Worked out quite nicely.

[+] Palomides|1 year ago|reply
put something together with used supermicro parts, maybe with a H11SSL-i or H12SSL motherboard and epyc cpu

or whatever dell 730 or something fits your budget

[+] BlueTemplar|1 year ago|reply
> From talking to folks at a lot of large tech companies, it seems that most of them have had a climate control issue resulting in clouds or fog in their datacenters. You might call this a clever plan by Google to reproduce Seattle weather so they can poach MS employees. Alternately, it might be a plan to create literal cloud computing. Or maybe not.
[+] oskarkk|1 year ago|reply
> For example, at 20nm, a DRAM capacitor might hold something like 50 electrons, and that number will get smaller for next generation DRAM and things continue to shrink.
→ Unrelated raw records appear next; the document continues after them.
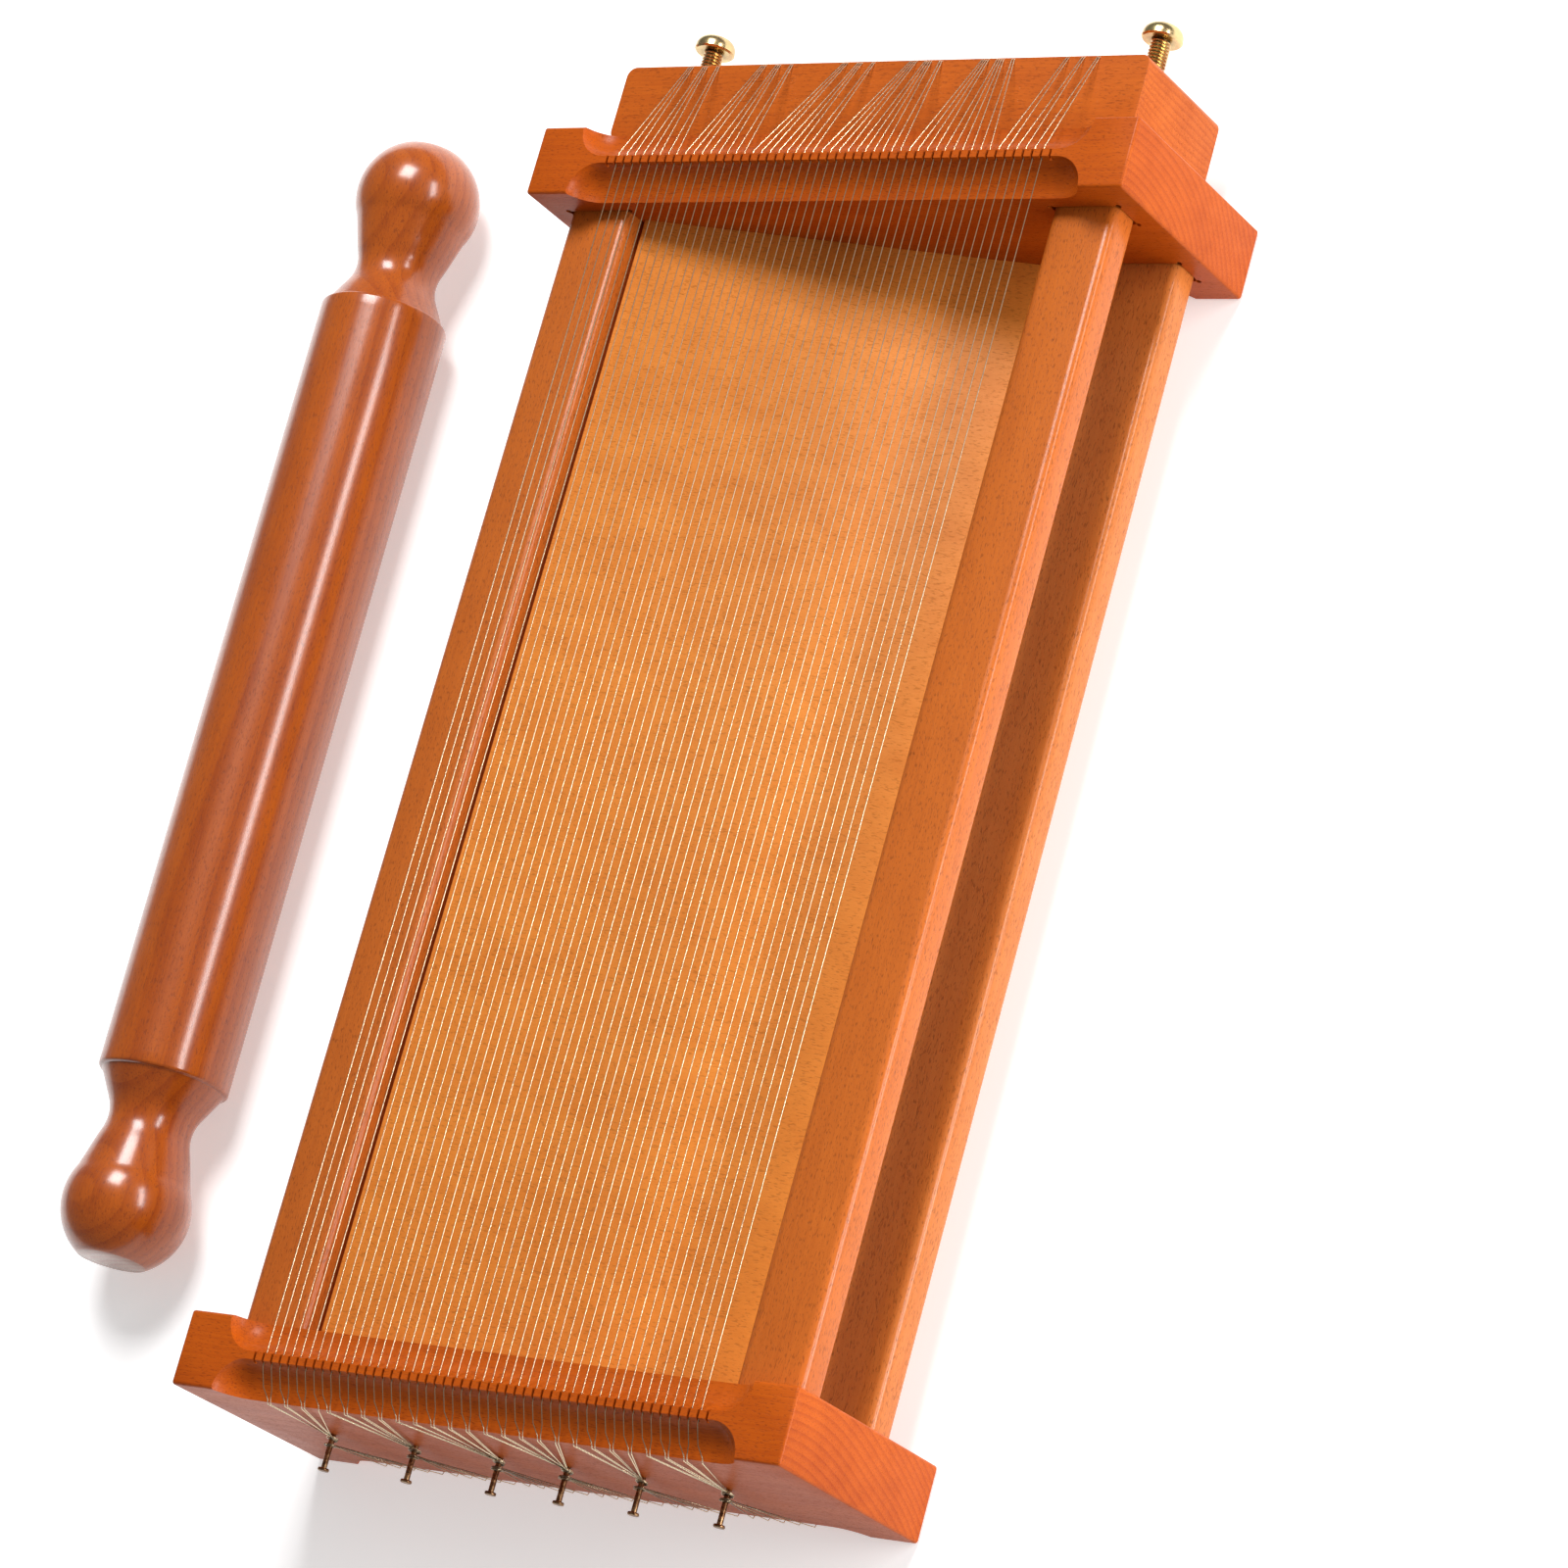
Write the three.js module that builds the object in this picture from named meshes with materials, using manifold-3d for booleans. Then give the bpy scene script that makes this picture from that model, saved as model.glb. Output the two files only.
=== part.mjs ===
// A double-sided wire pasta cutter with its rolling pin.
//
// Two wooden end blocks are joined by four side rails. Steel wires run over the blocks' ridges, close
// together on top and wider apart underneath, and a thin board slants between the two layers so that the
// cut strips slide out at the side. At one end the wires are tied to nails in the block. At the other they
// are tied to nails in a loose bar, which two jack screws push away from the block to tighten them.
//
// Millimetres, +Z up, +Y towards the tension bar. The cutter is centred on its own group's origin; the
// outer group then moves the whole set so that the origin is at the bottom centre of its box.

import * as THREE from 'three';
import { mergeVertices } from 'three/addons/utils/BufferGeometryUtils.js';
import Module from 'manifold-3d';

// Driving dimensions

const clearance = 0.3; // between pieces that touch or fit together

const blockWidth = 200;
const blockThickness = 21;
const blockHeight = 68.6;
const blockSpan = 334; // between the blocks' inner faces
const blockBevel = 0.8;

const coveRadius = 10;
const coveDepth = 6.6; // from the top of the block down to the cove's bottom, at the block's face
const coveHalfLength = 76.6; // to the centre of the cove's round end
const coveSides = 18;

const railWidth = 21.1;
const railThickness = 10.5;
const railOuterX = 92.2;
const railMidOffset = 17.2; // from the block's mid-height to a rail's mid-height
const railRound = 2;
const mortiseDepth = 8;
const reliefRadius = 1.1; // the small round corners that a cutter leaves in a mortise

const boardThickness = 4.1; // measured upright
const boardHighZ = 51.6; // the board's upper face at its high edge, on the left
const boardLowZ = 16.1; // and at its low edge, on the right
const grooveDepth = 4;

const barHalfWidth = 88.3;
const barDepth = 23.1;
const barHeight = 40;
const barGap = 3.2; // between the block and the bar
const barRound = 3;
const barBevel = 0.8;

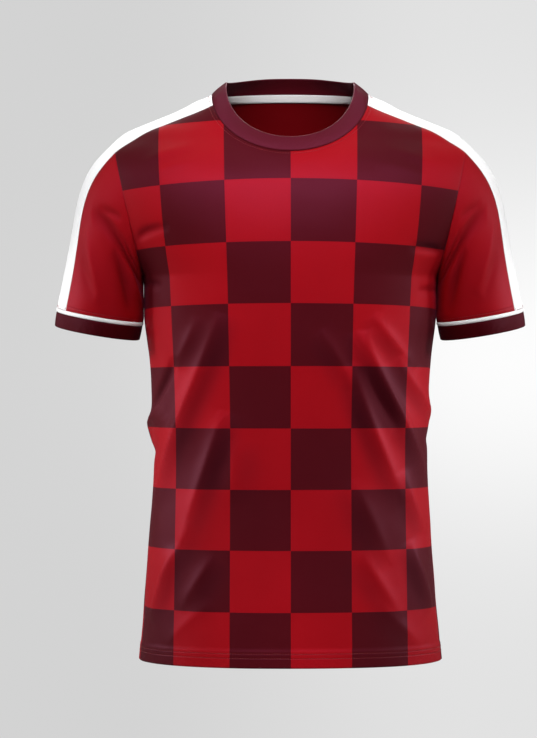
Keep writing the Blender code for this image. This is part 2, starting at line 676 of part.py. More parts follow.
def material(name, finish):
    colour, roughness = finish
    made = bpy.data.materials.new(name)
    made.use_nodes = True
    shader = made.node_tree.nodes["Principled BSDF"]
    shader.inputs["Base Color"].default_value = colour
    shader.inputs["Roughness"].default_value = roughness
    shader.inputs["Metallic"].default_value = 0.0
    return made


def triangles(points, faces):
    """Each face split along its shorter diagonal."""
    split = []
    for a, b, c, d in faces:
        if np.linalg.norm(points[a] - points[c]) <= np.linalg.norm(points[b] - points[d]):
            split += [(a, b, c), (a, c, d)]
        else:
            split += [(a, b, d), (b, c, d)]
    return split


def add_piece(name, sheet, own, shared, finish):
    """Gives a sheet its wall and adds it to the scene."""
    sheet.pull_in(own)
    outer = sheet.points
    inner = outer - shared * sheet.wall[:, None]
    count = len(outer)
    cloth = triangles(outer, sheet.faces)
    lining = [(c + count, b + count, a + count) for a, b, c in cloth]
    edging = [(b, a, a + count, b + count) for a, b in sheet.rim()]
    mesh = bpy.data.meshes.new(name)
    mesh.from_pydata(np.concatenate([outer, inner]).tolist(), [], cloth + lining + edging)
    mesh.validate()
    mesh.materials.append(finish)
    mesh.shade_smooth()
    mesh.set_sharp_from_angle(angle=SMOOTH_BELOW)
    bpy.context.scene.collection.objects.link(bpy.data.objects.new(name, mesh))


def main():
    for old in list(bpy.data.objects):
        bpy.data.objects.remove(old)
    red = material("red_knit", RED)
    maroon = material("maroon_rib", MAROON)
    white = material("white_knit", WHITE)
    shoulder = shoulder_stripe_sheet()
    sleeve_stripe = sleeve_stripe_sheet()
    piping = cuff_band(0, PIPING_WIDTH, KNIT_WALL, PIPING_BULGE, PIPING_ROWS)
    cuff = cuff_band(PIPING_WIDTH, PIPING_WIDTH + CUFF_WIDTH, BAND_WALL, 0, CUFF_ROWS)
    pieces = {
        "front_panel": (panel_sheet("front"), red),
        "back_panel": (panel_sheet("back"), red),
        "sleeve_left": (sleeve_sheet("left"), red),
        "sleeve_right": (mirrored(sleeve_sheet("right")), red),
        "shoulder_stripe_left": (shoulder, white),
        "shoulder_stripe_right": (mirrored(shoulder), white),
        "sleeve_stripe_left": (sleeve_stripe, white),
        "sleeve_stripe_right": (mirrored(sleeve_stripe), white),
        "cuff_piping_left": (piping, white),
        "cuff_piping_right": (mirrored(piping), white),
        "cuff_left": (cuff, maroon),
        "cuff_right": (mirrored(cuff), maroon),
        "collar": (collar_sheet(), maroon),
        "neck_tape": (tape_sheet(), white),
    }
    sheets = [sheet for sheet, _ in pieces.values()]
    for sheet, smooth in zip(sheets, share_normals(sheets)[1]):
        sheet.points = sheet.points + smooth * sheet.lift[:, None]
    own, shared = share_normals(sheets)
    for k, (name, (sheet, finish)) in enumerate(pieces.items()):
        add_piece(name, sheet, own[k], shared[k], finish)


main()
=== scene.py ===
import math
import bpy
import numpy as np
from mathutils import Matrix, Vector, noise
from mathutils.bvhtree import BVHTree


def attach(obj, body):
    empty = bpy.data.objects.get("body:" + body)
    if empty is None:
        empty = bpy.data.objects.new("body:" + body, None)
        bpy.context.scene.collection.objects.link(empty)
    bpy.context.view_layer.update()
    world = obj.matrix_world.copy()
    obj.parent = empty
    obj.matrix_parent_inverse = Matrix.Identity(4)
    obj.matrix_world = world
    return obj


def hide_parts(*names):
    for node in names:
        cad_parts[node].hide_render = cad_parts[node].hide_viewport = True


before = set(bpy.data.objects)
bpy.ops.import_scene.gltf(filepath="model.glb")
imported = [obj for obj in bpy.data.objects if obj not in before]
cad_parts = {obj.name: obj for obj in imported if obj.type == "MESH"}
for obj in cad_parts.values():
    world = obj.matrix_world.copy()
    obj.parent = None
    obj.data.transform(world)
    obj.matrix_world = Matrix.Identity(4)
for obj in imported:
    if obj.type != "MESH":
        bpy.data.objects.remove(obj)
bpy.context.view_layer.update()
print("frame loaded")

# ---- camera, floor, backdrop and lights


def addObject(name, data):
    added = bpy.data.objects.new(name, data)
    bpy.context.scene.collection.objects.link(added)
    return added


view = {
    "distance": 3.25,
    "height": -0.35,
    "sideways": -0.0277,
    "focal": 123.2,
}
cameraData = bpy.data.cameras.new("camera")
cameraData.lens = view["focal"]
cameraData.sensor_width = 36
cameraData.clip_end = 60
camera = addObject("camera", cameraData)
camera.location = (view["sideways"], -view["distance"], view["height"])
camera.rotation_euler = (math.pi / 2, 0, 0)
bpy.context.scene.camera = camera
bpy.context.scene.view_settings.view_transform = "Standard"

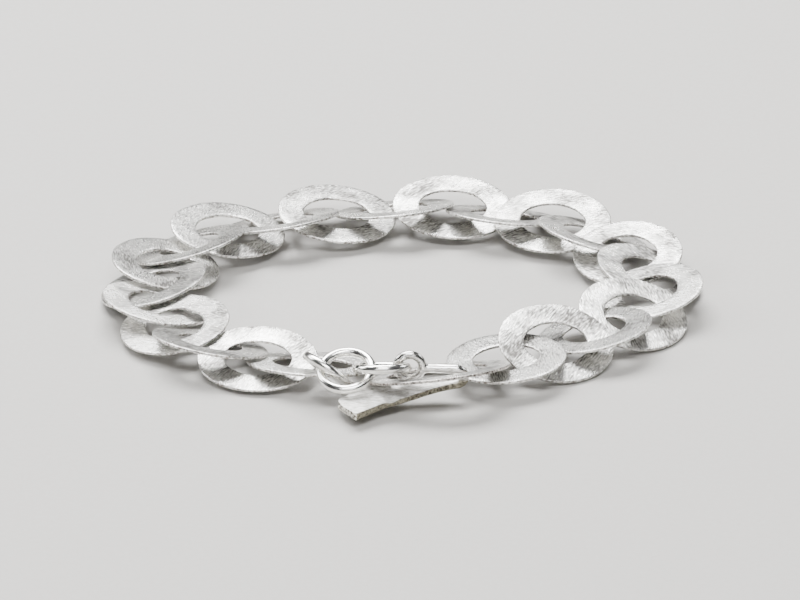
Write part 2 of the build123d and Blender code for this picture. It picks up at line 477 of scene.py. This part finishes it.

Nice. That got me curious, how many electrons are in today's DRAM capacitor? I tried searching but haven't found any recent info.

[+] dvt|1 year ago|reply
I tried building an old rig (maybe ~7 years ago or so) using ECC RAM (since I was running two Xeons). It was such a pain in the butt to get it to boot and find sticks that were compatible with each other, don't really want to go down that path again.
[+] danparsonson|1 year ago|reply
I built my most recent desktop using ECC and it was a breeze, so maybe you were just unlucky?
[+] _factor|1 year ago|reply
The cheap sticks work if you don’t mind buying a bunch and sending back the ones that don’t work together in your config.

Binning is likely the problem.

[+] Fnoord|1 year ago|reply
For me it was a one shot with a Xeon, no issues whatsoever. Any decent price comparison is able to filter on ECC memory.
[+] bjoli|1 year ago|reply
I just chugged 128gb of ddr4 LRDIMMs into my old xeon server. It worked flawlessly.
[+] nextaccountic|1 year ago|reply
Why not ECC CPUs and GPUs? They can be hit by cosmic rays too.
[+] nottorp|1 year ago|reply
I believe the first part could make for the start of a great 'if Google does it it doesn't mean it's good for you' article...
[+] forty|1 year ago|reply
I read somewhere that DDR5 has some kind of internal ECC mechanism even for non ECC stick, is that right? Does it make ECC less relevant?